### Records for the exercise ###

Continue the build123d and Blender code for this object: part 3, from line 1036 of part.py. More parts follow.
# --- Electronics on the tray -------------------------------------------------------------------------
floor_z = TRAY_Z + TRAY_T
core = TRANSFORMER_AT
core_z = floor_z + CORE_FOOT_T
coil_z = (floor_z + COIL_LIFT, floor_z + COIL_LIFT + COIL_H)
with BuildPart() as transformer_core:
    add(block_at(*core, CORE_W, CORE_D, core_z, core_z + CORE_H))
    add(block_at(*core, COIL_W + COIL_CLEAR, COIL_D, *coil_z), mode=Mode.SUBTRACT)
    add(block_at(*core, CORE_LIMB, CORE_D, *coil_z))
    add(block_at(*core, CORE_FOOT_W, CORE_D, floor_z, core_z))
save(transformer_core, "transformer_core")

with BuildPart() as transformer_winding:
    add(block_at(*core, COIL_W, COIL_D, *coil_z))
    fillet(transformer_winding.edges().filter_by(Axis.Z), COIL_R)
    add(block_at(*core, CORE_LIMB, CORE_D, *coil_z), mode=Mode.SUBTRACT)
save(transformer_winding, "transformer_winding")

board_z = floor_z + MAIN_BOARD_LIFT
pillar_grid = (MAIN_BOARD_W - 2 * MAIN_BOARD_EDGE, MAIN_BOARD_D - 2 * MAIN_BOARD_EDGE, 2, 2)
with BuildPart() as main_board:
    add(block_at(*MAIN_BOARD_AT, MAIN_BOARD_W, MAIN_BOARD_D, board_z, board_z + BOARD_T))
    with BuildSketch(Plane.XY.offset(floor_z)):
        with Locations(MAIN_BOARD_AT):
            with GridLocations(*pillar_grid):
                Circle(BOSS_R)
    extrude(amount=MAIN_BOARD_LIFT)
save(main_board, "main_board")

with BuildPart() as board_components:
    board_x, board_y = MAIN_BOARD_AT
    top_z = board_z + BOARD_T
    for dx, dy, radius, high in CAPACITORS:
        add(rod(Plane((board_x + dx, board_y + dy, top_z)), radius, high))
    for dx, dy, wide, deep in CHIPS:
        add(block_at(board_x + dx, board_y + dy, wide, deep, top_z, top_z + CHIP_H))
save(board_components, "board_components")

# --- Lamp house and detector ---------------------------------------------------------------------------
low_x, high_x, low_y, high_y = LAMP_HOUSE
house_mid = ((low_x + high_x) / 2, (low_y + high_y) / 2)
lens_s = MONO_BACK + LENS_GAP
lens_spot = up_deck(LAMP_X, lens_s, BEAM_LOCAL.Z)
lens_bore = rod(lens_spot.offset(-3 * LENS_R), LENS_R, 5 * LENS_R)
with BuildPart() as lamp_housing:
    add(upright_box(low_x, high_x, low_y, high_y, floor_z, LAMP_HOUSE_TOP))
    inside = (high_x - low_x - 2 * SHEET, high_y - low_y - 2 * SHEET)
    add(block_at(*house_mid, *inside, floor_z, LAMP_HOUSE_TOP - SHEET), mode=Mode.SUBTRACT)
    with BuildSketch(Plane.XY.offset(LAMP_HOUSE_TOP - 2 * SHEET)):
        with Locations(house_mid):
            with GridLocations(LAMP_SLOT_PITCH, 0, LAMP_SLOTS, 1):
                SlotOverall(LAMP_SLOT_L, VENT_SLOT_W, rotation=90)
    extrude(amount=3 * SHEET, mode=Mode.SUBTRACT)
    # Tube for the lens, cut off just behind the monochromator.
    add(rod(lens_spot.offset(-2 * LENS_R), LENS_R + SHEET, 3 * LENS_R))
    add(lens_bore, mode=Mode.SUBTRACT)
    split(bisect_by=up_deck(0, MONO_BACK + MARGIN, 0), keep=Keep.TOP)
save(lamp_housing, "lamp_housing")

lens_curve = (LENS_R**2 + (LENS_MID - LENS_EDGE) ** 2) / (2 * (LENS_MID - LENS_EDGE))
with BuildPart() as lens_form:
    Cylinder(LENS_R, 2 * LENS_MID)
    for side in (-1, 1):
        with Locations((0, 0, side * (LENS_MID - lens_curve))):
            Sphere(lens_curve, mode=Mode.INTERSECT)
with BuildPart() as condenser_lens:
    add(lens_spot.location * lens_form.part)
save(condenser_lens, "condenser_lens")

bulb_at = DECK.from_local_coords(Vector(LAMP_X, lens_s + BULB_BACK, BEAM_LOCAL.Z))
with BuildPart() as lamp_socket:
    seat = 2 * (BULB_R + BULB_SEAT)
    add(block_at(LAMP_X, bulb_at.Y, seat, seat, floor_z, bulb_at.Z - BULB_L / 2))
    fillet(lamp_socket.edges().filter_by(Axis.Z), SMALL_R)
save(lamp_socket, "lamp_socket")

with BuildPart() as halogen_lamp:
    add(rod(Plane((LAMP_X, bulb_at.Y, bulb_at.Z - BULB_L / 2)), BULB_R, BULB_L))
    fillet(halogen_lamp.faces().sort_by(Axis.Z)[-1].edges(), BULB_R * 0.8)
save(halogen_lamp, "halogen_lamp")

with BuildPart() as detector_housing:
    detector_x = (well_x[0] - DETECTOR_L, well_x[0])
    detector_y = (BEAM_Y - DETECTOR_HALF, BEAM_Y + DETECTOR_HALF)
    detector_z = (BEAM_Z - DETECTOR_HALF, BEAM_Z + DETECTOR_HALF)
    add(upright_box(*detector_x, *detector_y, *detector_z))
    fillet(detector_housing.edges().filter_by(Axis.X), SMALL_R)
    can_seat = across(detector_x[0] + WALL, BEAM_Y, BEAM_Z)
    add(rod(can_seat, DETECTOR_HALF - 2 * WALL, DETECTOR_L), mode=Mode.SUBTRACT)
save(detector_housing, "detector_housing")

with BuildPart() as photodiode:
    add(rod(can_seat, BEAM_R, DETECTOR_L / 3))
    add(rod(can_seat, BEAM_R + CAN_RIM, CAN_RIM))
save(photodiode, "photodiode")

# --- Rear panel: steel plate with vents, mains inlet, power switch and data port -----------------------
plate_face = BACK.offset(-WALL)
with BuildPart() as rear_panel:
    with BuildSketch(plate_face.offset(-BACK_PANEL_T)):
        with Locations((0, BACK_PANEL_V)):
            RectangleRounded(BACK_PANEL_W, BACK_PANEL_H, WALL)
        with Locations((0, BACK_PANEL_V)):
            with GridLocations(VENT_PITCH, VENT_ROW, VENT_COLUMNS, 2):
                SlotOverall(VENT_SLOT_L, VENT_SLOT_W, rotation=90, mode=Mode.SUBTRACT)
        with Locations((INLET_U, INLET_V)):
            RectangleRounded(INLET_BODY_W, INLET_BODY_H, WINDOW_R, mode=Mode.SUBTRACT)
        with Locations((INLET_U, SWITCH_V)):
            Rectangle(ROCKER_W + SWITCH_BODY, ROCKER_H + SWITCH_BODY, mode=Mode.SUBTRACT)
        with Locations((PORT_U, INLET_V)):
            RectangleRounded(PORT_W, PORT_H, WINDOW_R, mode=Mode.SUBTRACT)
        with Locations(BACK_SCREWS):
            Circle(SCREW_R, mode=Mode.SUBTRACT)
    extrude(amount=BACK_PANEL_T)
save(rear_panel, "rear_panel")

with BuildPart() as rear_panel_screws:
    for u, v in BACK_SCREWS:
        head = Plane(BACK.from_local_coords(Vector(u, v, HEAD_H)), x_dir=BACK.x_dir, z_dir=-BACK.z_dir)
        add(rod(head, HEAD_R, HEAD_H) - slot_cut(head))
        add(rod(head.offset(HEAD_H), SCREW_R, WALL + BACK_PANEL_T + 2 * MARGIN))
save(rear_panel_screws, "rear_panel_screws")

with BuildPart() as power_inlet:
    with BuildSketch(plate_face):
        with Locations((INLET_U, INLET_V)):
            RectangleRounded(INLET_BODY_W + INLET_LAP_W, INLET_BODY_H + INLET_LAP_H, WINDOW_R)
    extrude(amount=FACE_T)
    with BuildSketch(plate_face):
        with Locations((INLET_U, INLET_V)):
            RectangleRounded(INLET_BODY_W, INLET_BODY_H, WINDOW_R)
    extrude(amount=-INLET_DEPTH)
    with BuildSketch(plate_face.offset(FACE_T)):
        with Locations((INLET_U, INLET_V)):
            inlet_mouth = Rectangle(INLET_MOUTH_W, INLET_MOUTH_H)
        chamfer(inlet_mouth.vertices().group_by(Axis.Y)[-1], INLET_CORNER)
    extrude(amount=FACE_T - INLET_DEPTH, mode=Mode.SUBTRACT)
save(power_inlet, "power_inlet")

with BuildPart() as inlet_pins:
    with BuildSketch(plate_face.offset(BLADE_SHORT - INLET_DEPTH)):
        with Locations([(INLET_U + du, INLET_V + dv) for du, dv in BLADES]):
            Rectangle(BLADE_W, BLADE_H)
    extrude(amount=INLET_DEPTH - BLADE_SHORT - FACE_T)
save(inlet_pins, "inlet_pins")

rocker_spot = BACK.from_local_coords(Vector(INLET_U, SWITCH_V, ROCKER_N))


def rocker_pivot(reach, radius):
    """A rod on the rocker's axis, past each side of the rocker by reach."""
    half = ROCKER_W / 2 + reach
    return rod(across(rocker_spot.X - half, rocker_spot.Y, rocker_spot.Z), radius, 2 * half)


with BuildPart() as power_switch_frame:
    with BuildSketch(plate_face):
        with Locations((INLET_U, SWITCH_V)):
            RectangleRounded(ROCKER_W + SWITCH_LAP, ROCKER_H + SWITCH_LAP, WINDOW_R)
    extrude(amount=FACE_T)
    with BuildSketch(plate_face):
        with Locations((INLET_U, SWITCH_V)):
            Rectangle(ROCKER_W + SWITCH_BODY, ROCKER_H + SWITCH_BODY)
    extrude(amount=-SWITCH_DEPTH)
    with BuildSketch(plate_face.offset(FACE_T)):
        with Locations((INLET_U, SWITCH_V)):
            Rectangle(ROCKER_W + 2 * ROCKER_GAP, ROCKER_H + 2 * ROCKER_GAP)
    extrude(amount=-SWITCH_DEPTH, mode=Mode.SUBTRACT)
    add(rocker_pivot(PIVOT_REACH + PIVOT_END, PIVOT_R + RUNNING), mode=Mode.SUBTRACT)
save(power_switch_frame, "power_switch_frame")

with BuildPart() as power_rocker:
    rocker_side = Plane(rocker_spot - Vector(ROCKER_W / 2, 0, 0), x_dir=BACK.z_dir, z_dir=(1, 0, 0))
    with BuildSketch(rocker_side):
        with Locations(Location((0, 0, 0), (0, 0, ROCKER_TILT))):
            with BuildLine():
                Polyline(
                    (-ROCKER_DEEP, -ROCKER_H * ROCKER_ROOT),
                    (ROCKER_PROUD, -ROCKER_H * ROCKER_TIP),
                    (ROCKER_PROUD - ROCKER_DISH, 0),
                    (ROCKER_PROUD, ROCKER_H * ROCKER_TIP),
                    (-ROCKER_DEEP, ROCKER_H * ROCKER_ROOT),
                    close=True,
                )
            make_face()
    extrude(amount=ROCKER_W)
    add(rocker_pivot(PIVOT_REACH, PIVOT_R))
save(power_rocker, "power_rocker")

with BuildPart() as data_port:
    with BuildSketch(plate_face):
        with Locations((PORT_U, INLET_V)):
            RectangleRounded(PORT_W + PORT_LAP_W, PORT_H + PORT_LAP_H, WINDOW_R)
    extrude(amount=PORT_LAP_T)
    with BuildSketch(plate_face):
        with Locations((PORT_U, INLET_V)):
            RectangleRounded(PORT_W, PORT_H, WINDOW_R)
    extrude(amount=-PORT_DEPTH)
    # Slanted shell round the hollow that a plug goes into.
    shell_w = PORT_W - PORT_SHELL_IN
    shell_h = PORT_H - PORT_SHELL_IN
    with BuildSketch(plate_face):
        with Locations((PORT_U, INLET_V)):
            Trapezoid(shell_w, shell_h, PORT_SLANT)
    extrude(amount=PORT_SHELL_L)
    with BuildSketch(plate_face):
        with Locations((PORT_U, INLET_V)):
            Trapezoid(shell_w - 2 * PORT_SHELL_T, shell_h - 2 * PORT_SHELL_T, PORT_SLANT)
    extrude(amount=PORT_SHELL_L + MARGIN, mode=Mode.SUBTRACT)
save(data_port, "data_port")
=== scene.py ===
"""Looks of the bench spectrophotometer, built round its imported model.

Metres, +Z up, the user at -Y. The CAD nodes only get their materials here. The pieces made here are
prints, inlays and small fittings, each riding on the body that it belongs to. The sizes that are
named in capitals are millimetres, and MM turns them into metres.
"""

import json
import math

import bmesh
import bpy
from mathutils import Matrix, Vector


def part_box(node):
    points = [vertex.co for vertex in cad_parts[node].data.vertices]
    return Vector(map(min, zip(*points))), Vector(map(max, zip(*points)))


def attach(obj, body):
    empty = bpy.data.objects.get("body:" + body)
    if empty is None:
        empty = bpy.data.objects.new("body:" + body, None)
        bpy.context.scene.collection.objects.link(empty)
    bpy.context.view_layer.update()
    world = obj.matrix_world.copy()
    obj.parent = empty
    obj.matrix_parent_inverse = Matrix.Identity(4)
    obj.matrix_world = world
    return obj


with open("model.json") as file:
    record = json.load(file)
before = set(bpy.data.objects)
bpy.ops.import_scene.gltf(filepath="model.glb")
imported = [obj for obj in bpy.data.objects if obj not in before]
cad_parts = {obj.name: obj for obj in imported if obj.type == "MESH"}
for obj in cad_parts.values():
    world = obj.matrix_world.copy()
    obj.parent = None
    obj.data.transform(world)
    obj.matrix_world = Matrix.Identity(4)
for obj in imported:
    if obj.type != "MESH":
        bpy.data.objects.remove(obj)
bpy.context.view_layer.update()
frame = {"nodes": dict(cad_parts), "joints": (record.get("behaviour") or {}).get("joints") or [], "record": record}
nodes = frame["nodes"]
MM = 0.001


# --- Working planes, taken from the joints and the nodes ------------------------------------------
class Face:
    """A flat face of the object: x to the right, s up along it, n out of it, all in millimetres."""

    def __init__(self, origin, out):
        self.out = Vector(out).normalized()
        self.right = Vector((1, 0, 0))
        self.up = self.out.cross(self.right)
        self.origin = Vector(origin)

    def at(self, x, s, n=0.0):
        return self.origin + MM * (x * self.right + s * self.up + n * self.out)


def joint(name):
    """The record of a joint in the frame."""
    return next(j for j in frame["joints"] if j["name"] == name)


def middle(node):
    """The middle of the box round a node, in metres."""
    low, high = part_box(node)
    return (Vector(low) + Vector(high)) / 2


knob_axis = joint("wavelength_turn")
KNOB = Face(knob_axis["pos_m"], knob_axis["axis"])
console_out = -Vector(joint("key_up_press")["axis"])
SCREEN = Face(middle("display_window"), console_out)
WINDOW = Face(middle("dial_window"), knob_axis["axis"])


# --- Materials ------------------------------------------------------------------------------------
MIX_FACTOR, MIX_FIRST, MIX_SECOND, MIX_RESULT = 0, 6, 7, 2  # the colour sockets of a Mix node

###
### Records for the exercise ###

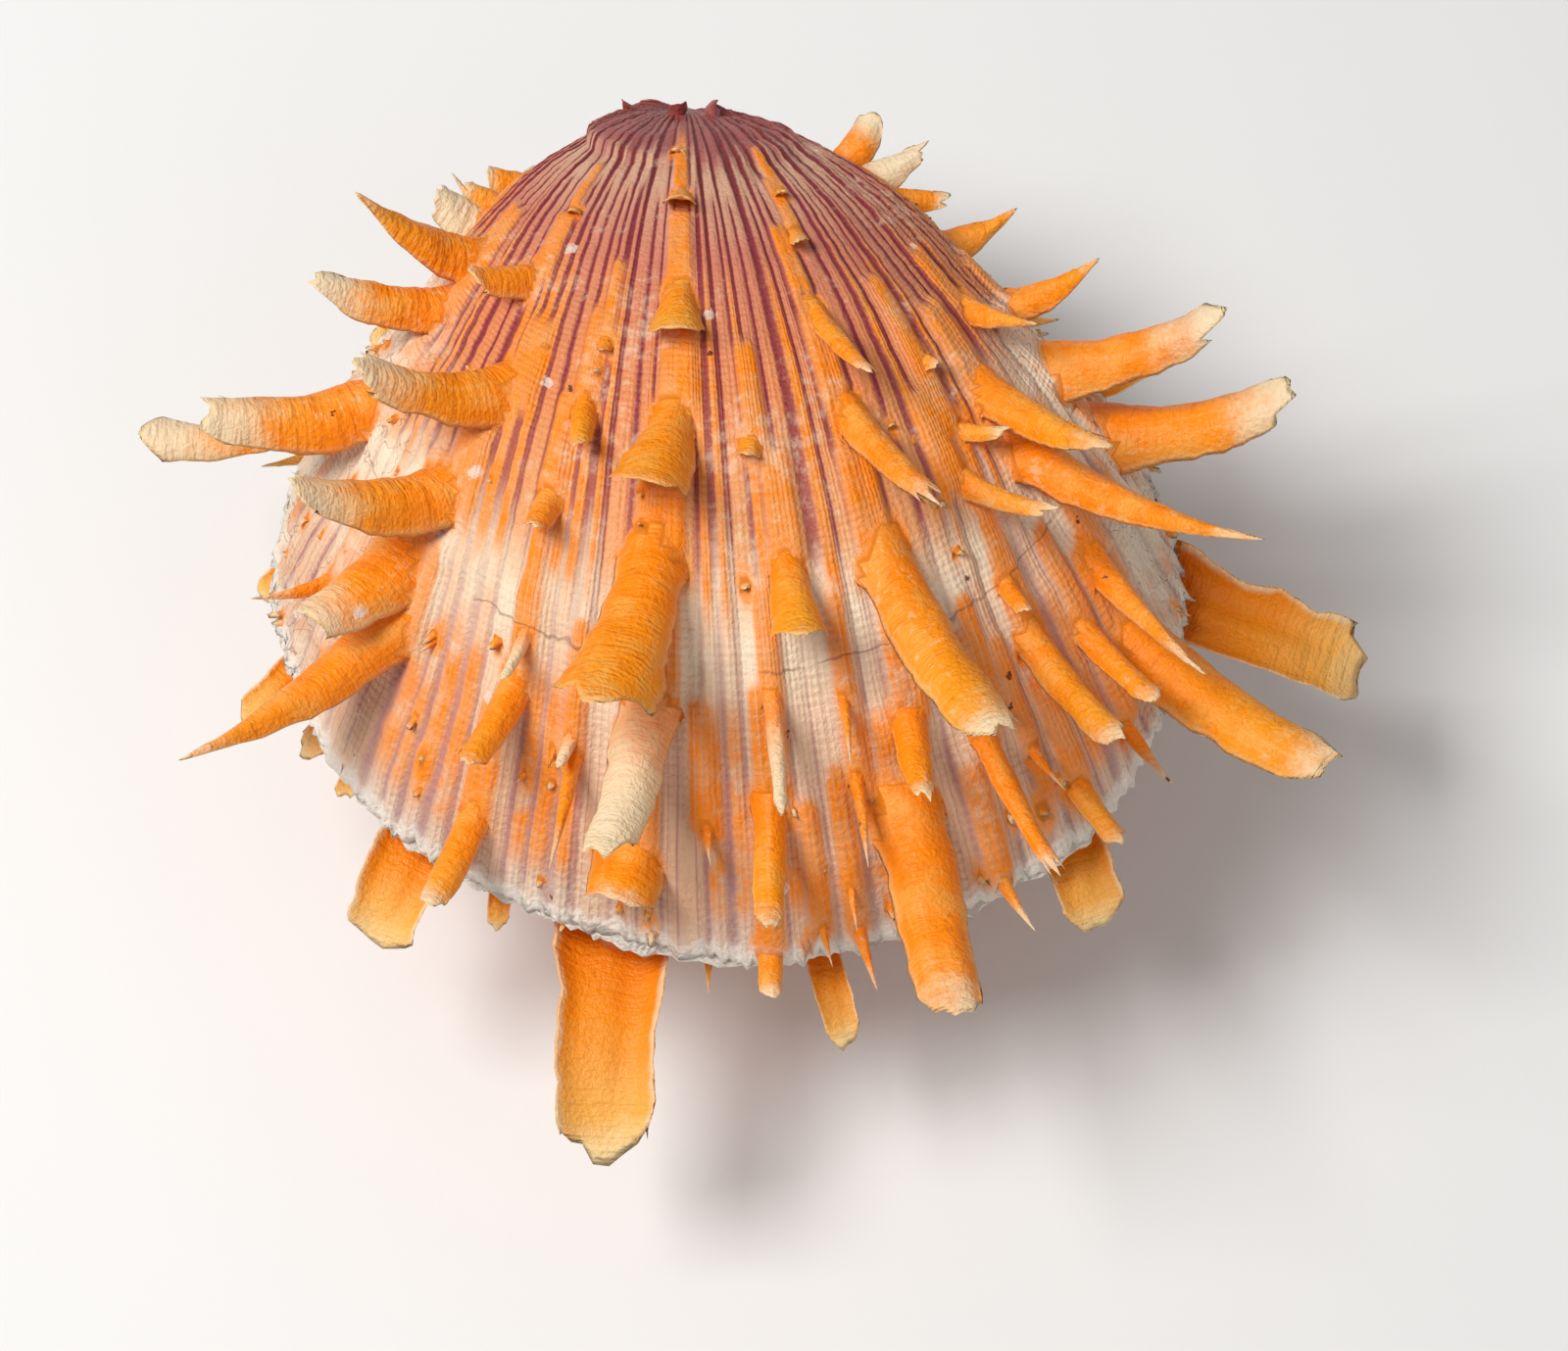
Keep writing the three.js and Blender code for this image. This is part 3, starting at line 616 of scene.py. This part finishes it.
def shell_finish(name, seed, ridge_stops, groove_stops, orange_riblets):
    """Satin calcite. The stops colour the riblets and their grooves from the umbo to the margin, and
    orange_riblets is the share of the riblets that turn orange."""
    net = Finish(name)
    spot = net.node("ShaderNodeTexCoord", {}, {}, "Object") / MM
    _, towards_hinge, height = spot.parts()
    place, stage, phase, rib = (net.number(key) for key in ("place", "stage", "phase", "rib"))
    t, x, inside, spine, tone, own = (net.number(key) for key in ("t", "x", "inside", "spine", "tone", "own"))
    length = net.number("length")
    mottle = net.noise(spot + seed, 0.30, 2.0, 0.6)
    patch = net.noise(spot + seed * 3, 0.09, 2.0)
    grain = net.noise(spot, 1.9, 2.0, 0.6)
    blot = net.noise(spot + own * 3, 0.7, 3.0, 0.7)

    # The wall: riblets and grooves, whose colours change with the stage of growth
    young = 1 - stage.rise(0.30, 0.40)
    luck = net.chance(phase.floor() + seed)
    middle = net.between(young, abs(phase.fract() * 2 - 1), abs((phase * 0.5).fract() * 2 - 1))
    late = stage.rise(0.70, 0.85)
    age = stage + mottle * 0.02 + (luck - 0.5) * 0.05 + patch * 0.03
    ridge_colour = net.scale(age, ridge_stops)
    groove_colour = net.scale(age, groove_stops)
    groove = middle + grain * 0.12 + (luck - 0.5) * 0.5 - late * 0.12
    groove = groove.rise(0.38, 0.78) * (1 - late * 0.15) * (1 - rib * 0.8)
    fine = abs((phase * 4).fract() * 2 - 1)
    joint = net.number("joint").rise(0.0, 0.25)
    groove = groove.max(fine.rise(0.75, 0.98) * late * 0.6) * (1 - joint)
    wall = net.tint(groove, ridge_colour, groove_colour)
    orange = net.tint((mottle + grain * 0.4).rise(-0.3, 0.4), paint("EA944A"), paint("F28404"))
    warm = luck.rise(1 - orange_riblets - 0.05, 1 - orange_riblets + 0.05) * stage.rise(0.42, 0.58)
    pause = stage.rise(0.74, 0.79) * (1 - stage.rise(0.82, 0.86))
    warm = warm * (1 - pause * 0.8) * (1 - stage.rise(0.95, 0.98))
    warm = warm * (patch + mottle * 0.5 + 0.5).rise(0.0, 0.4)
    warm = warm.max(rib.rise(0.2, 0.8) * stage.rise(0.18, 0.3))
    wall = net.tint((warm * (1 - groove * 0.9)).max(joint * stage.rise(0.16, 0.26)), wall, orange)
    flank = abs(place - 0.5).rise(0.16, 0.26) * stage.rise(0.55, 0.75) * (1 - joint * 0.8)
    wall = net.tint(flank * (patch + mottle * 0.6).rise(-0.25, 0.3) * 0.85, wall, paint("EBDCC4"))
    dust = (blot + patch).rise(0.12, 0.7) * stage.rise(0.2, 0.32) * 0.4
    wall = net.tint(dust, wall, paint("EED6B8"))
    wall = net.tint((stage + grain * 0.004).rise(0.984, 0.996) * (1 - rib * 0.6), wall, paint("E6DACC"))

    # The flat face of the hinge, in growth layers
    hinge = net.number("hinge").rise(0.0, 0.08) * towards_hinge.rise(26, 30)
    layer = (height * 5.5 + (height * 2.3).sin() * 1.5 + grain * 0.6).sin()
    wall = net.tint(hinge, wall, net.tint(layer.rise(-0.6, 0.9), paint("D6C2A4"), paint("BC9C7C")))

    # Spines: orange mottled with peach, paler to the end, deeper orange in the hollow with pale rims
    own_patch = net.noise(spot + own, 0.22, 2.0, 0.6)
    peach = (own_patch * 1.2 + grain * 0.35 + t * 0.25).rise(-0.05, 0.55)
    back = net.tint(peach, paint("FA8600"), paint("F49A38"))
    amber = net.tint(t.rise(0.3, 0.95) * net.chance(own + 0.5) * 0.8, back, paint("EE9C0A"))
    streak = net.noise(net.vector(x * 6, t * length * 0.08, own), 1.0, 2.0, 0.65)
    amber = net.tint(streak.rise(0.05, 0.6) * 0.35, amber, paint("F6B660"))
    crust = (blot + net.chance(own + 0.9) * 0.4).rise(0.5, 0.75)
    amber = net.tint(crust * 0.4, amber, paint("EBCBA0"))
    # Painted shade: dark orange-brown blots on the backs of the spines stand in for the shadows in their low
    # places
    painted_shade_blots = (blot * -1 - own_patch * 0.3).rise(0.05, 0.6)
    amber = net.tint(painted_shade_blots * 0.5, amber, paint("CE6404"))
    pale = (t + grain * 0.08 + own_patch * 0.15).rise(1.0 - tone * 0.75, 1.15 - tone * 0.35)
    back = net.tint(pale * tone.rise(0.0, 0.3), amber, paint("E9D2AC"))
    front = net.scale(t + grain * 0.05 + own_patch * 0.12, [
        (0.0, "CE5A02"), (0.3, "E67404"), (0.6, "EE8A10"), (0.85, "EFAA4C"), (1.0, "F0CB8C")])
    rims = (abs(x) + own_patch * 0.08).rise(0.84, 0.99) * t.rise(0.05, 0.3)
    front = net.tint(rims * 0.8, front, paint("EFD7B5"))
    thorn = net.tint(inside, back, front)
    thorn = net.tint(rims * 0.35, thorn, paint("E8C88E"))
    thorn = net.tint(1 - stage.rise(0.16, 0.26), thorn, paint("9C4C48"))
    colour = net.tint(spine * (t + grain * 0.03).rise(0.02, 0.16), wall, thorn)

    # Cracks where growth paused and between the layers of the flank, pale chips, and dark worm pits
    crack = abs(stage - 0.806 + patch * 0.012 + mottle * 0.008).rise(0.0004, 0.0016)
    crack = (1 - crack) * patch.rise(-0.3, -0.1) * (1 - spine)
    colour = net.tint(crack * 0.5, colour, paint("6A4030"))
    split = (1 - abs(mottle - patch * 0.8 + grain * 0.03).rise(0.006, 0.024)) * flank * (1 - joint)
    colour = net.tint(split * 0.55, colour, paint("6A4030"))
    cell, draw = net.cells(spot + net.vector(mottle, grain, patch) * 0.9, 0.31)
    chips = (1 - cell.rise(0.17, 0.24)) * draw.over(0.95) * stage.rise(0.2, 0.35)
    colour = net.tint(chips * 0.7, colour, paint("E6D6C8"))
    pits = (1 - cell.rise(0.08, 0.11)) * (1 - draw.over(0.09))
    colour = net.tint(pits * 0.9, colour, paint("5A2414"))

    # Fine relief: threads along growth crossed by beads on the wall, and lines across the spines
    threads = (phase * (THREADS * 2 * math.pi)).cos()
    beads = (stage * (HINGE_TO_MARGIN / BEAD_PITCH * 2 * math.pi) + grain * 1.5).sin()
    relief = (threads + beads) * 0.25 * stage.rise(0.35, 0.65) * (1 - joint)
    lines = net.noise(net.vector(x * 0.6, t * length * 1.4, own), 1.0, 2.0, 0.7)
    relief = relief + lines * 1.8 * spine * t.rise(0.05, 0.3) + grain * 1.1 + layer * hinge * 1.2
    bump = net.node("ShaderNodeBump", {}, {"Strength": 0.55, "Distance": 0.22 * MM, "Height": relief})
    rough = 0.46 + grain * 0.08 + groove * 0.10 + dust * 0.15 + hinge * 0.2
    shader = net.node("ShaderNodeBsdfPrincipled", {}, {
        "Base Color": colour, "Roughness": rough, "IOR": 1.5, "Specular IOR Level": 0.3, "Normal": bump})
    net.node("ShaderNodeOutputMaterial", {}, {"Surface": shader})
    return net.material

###

▶ _Exercise task_:
Locate the word "type" in the records and collect each line it appears in.

▶ _Exercise answer_:
cad_parts = {obj.name: obj for obj in imported if obj.type == "MESH"}
    if obj.type != "MESH":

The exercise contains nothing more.